While kneeling I could think of only two things -- one, the concrete floor with linoleum square tiles, and, two, Shadrach, Meshach and Abednego's witness (Daniel 3:16-18). They were willing to risk death in such circumstances, and I wasn't even willing to risk offending someone.

So, why am I telling you this story? It illustrates the "Salt Principle" in Jesus' instructions to His disciples (Matt 5:13-16). We are the salt of the earth, and salt permeates. As salt, we enter into the life and culture of the people we seek to reach. I had many interesting religious conversations with officials during the course, many of whom were among "the highest in the land". Perhaps I would not have had those opportunities if I had stayed aloof? Conjecture.

Now, compare Jesus' instruction to permeate with Paul's "Stumblingblock Principle" of 1 Corinthians 8. "Be careful, however, that the exercise of your freedom does not become a stumbling block to the weak. For if anyone with a weak conscience sees you who have this knowledge eating in an idol's temple, won't he be emboldened to eat what has been sacrificed to idols? So this weak brother, for whom Christ died, is destroyed by your knowledge."

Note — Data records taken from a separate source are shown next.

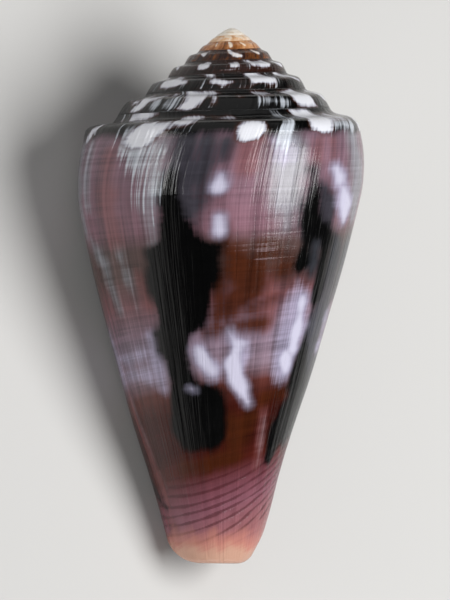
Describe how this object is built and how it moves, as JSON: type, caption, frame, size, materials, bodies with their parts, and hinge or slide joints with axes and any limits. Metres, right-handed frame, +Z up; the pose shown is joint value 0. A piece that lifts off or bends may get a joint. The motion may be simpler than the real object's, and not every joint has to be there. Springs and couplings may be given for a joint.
{
  "type": "gauguin cone shell",
  "caption": "Tapering cone-shaped sea shell with a low stepped spire and a long narrow aperture, lying on its aperture side; a loose natural find to pick up, display or scatter.",
  "frame": {"origin": "under the middle of the bounding box, on the surface that the shell lies on", "axes": "+Z up; +Y runs along the shell towards the spire, whose axis rises 12.6 degrees towards +Y; the outer lip is on the -X side, facing down"},
  "size_m": [0.0366, 0.0694, 0.0337],
  "materials": {
    "shell": "polished porcelain-like shell, black, mauve and orange-brown blotches with white flames"
  },
  "bodies": {
    "root": {"shell": "shell"}
  },
  "joints": []
}
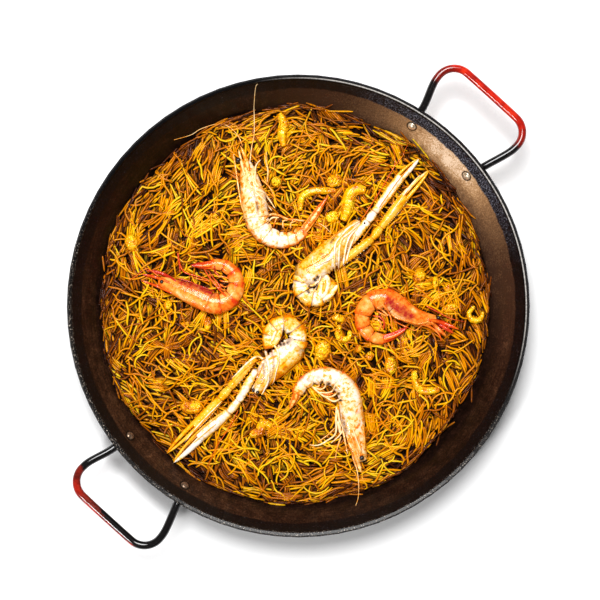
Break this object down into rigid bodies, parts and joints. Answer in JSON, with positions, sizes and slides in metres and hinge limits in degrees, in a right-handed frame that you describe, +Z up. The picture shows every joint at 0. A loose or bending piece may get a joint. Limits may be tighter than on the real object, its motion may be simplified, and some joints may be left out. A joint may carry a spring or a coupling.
{
  "type": "pan of fideua",
  "caption": "Wide two-handled steel pan filled with toasted short noodles, topped with curled prawns, langoustines and pieces of cuttlefish.",
  "frame": {"origin": "centre of the pan's flat base, on the surface that it stands on", "axes": "+X through the middle of both handles, +Z up out of the open pan"},
  "size_m": [0.5778, 0.4594, 0.0479],
  "materials": {
    "pan_steel": "seasoned dark brown sheet steel, blue-black towards the rim, satin and speckled",
    "handle_paint": "glossy red paint, worn to dark steel on the legs",
    "rivet_steel": "satin",
    "noodle": "toasted, moist, golden to brown",
    "prawn_pale": "cooked, pale with orange mottling, wet sheen",
    "prawn_red": "cooked, orange red with crimson patches, wet sheen",
    "langoustine": "cooked, cream and orange, satin",
    "cuttlefish": "yellow gold, oily"
  },
  "bodies": {
    "root": {"pan_body": "pan_steel", "handle_front": "handle_paint", "handle_back": "handle_paint", "rivet_front_left": "rivet_steel", "rivet_front_right": "rivet_steel", "rivet_back_left": "rivet_steel", "rivet_back_right": "rivet_steel", "noodles": "noodle", "prawn_pale_top": "prawn_pale", "prawn_pale_low": "prawn_pale", "prawn_red_left": "prawn_red", "prawn_red_right": "prawn_red", "langoustine_upper": "langoustine", "langoustine_lower": "langoustine", "cuttlefish_1": "cuttlefish", "cuttlefish_2": "cuttlefish", "cuttlefish_3": "cuttlefish", "cuttlefish_4": "cuttlefish", "cuttlefish_5": "cuttlefish", "cuttlefish_6": "cuttlefish", "cuttlefish_7": "cuttlefish", "cuttlefish_8": "cuttlefish", "cuttlefish_9": "cuttlefish", "cuttlefish_10": "cuttlefish", "cuttlefish_11": "cuttlefish", "cuttlefish_12": "cuttlefish", "cuttlefish_13": "cuttlefish", "cuttlefish_14": "cuttlefish", "cuttlefish_15": "cuttlefish", "cuttlefish_16": "cuttlefish", "squid_loop": "cuttlefish", "squid_strip": "cuttlefish", "squid_ring_1": "cuttlefish", "squid_ring_2": "cuttlefish", "tentacle_1": "cuttlefish", "tentacle_2": "cuttlefish", "tentacle_3": "cuttlefish"}
  },
  "joints": []
}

It is clear to me that the "Salt Principle" of Matthew 5 and the "Stumblingblock Principle" of 1 Corinthians 8 are in tension. When should we permeate, and when should we set ourselves apart? The first principle relates to our obligations to those who do not know Christ, whereas the second principle relates to our obligations to fellow brothers and sisters in Christ. When is one obligation more important than the other? Which is ultimately more important? Can we uphold both principles simultaneously?

Perhaps Jesus' prayer for His disciples, recorded in John 17, is relevant? Jesus speaks of sending his disciples into the world (v11), but states that they are "not of the world" (v14). Jesus notes that in this respect His disciples are just like Him.

BTW, what would you have done in this circumstance?